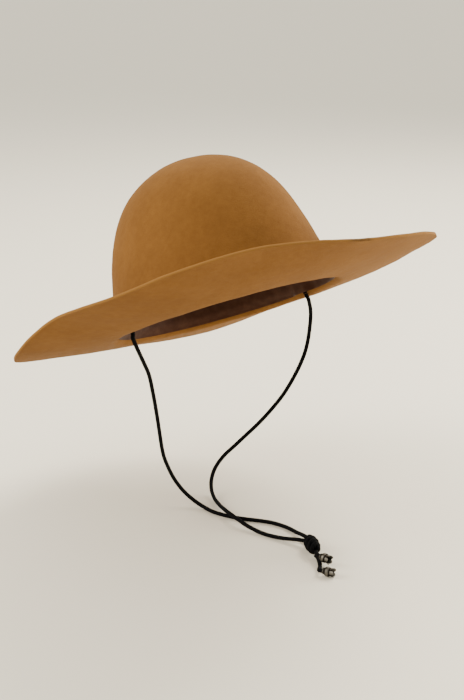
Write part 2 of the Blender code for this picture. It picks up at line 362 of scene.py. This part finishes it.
tails_mm = [
    dict(side="left", turn=math.radians(-82), neck=(-2.7, -116.2, -161.4),
         route=[(0.7, -107.6, -162.2), (-1.2, -110.4, -161.9), (-3.0, -113.6, -161.5)]),
    dict(side="right", turn=math.radians(-62), neck=(-13.7, -130.6, -163.9),
         route=[(1.1, -106.7, -165.6), (0.6, -109.6, -166.0), (-1.9, -113.8, -166.1), (-5.6, -118.9, -166.0),
                (-9.5, -123.3, -165.7), (-13.1, -126.4, -164.8), (-14.7, -128.5, -164.1)]),
]
# Outline of a tip from neck to mouth: place along it, radius from the neck's (0) to the mouth's (1), and
# how dark it is: patina in the neck's groove and under the petals, painted shade on the ball's shoulder
# towards the neck
tip_outline = [
    dict(along=0.00, flare=0.00, dark=0.6),
    dict(along=0.04, flare=0.14, dark=0.2),
    dict(along=0.09, flare=0.18, dark=0.2),
    dict(along=0.13, flare=0.04, dark=1.0),
    dict(along=0.17, flare=0.30, dark=1.0),
    dict(along=0.23, flare=0.62, dark=0.7),
    dict(along=0.31, flare=0.86, dark=0.3),
    dict(along=0.41, flare=0.97, dark=0.0),
    dict(along=0.51, flare=0.92, dark=0.1),
    dict(along=0.60, flare=0.72, dark=0.6),
    dict(along=0.66, flare=0.52, dark=1.0),
    dict(along=0.70, flare=0.46, dark=1.0),
]


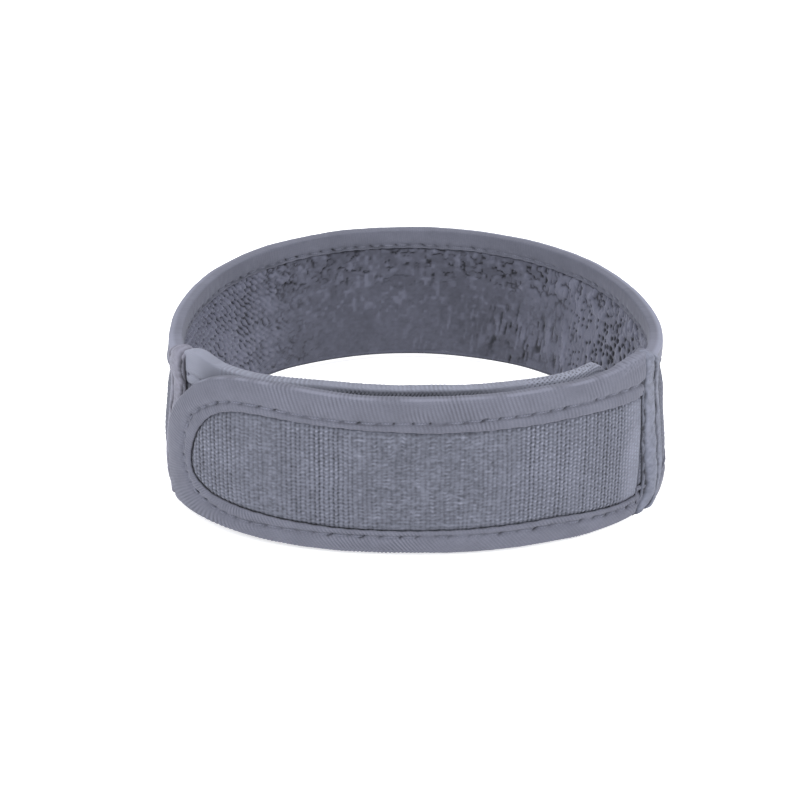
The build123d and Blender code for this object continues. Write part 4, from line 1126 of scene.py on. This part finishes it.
def back_slab(name, inner, mats, du, rows, z0, z1, k):
    n = int(round((UR - UL - 0.1) / du))
    n += (-n) % k
    rows += (-rows) % k
    u = np.linspace(UL + 0.05, UR - 0.05, n + 1)
    if inner:       # closer columns at the sides, where the knit is seen at a slant
        share = 1.0 + 0.85 * (1 - ramp(u, UL + 34, UL + 52)) + 0.75 * ramp(u, UR - 66, UR - 50)
        run = np.concatenate([[0], np.cumsum((share[1:] + share[:-1]) / 2)])
        u = np.interp(np.linspace(0, run[-1], n + 1), run, u)
    U, Z = np.meshgrid(u, np.linspace(z0, z1, rows + 1), indexing="ij")
    ref = outward(np.array([u[len(u) // 2]]))[0]
    if inner:
        Z = Z + foot_rise(U) * (1 - ramp(Z, z0, z0 + 5.0))
        z0 = z0 + foot_rise(U)
        rim = H_BACK - 3.0
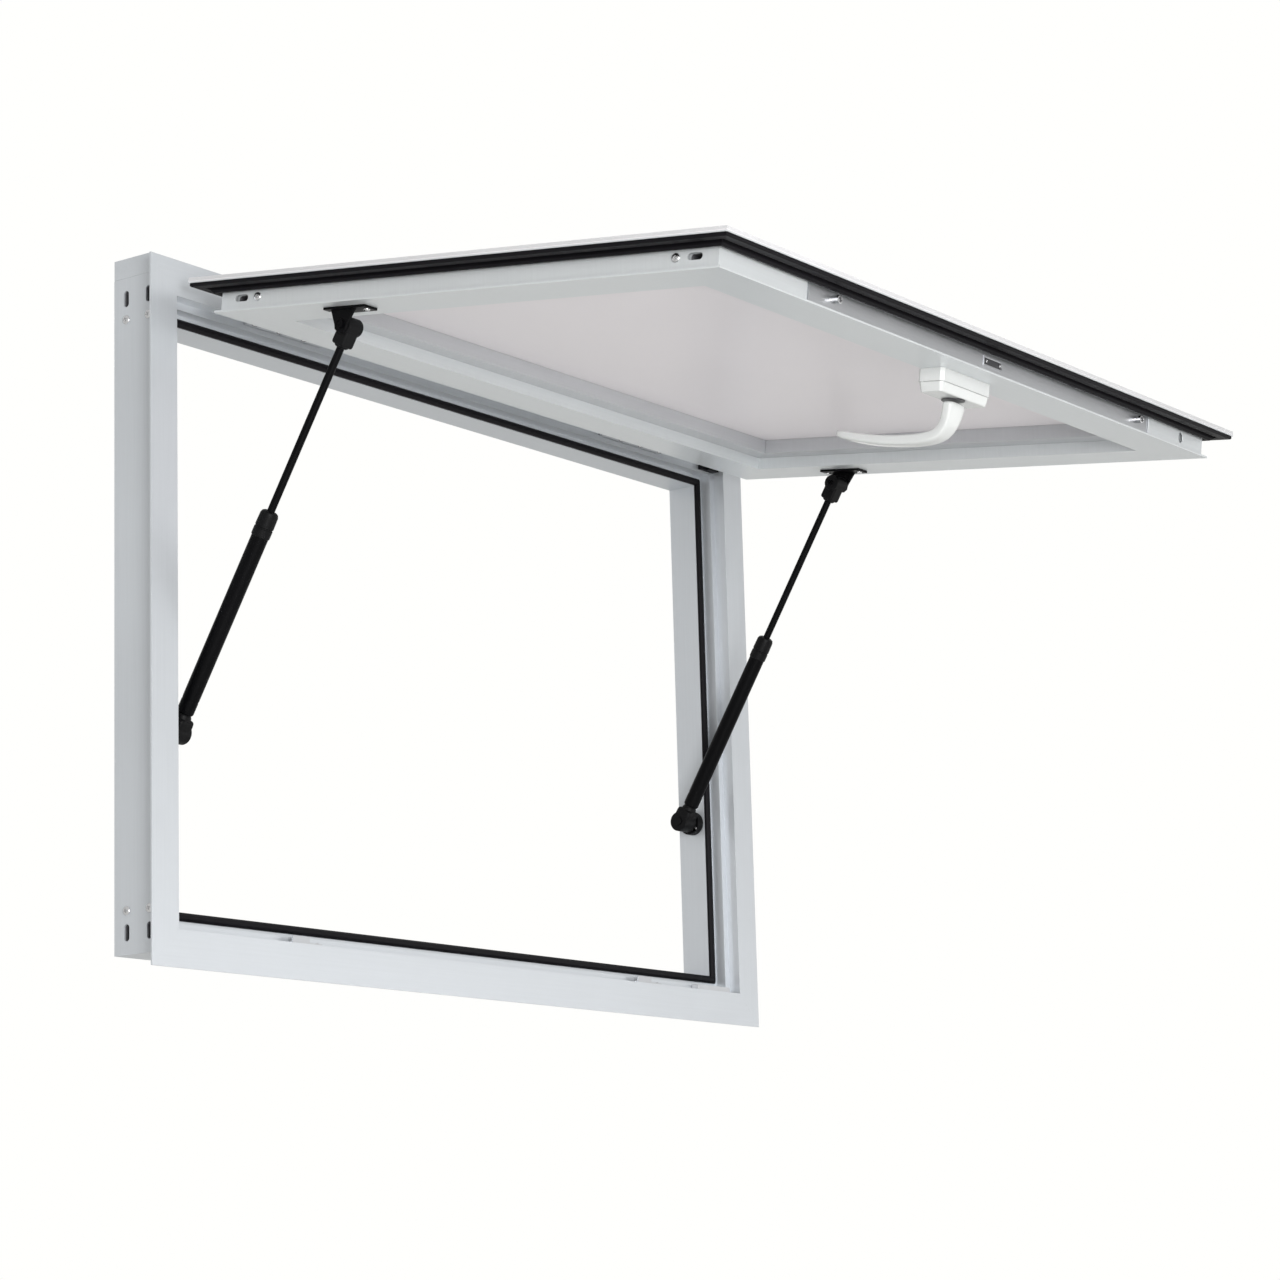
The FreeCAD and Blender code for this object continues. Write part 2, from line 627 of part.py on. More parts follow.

####

Each line in the listing above either holds the string "part" or does not; state how many do, giving the number only.

§ **TASK OUTPUT**: 3